Question

enter the answer in each space provided. use numbers instead of words.

$p(1 \text{ on 1st spinner}) = \frac{1}{6}$

$p(1 \text{ on 2nd spinner}) = \frac{1}{4}$

$p(\text{any number on 3rd spinner}) = 1$

$p(1 \text{ on 1st spinner and } 1 \text{ on 2nd spinner}) = \square$

Explanation:

Step1: Identify the rule for independent events

For two independent events \( A \) and \( B \), the probability of both occurring is \( P(A \text{ and } B) = P(A) \times P(B) \). Here, \( A \) is "1 on 1st spinner" and \( B \) is "1 on 2nd spinner".

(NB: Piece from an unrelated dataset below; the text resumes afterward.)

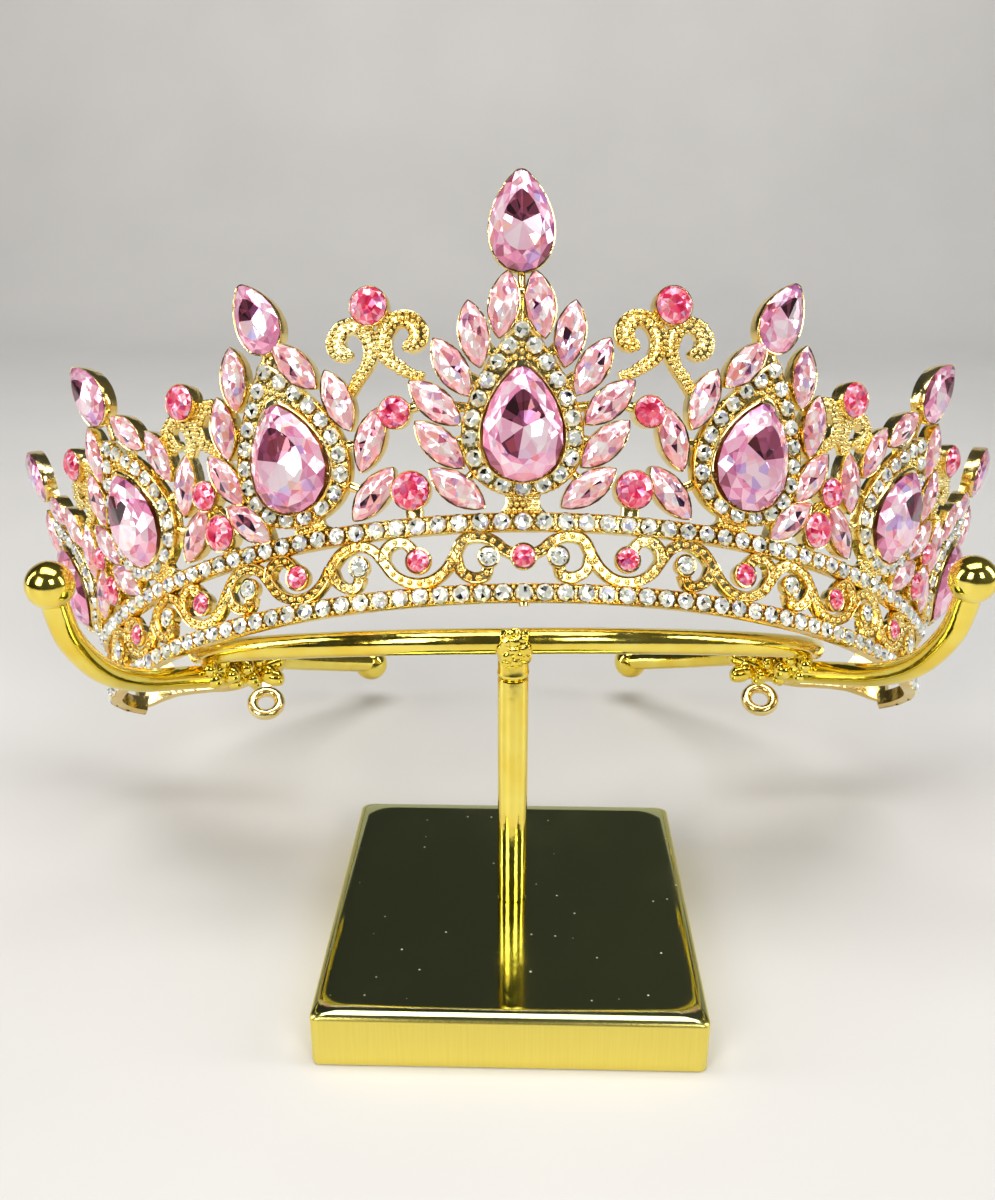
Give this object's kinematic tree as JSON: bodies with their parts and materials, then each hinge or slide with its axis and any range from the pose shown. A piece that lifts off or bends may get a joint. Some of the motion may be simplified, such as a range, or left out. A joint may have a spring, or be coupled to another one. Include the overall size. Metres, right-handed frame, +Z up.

Step2: Substitute the known probabilities

We know \( P(1 \text{ on 1st spinner}) = \frac{1}{6} \) and \( P(1 \text{ on 2nd spinner}) = \frac{1}{4} \). So we calculate the product: \( \frac{1}{6} \times \frac{1}{4} \).

Step3: Calculate the product

\( \frac{1}{6} \times \frac{1}{4} = \frac{1 \times 1}{6 \times 4} = \frac{1}{24} \).

Answer:

\(\frac{1}{24}\)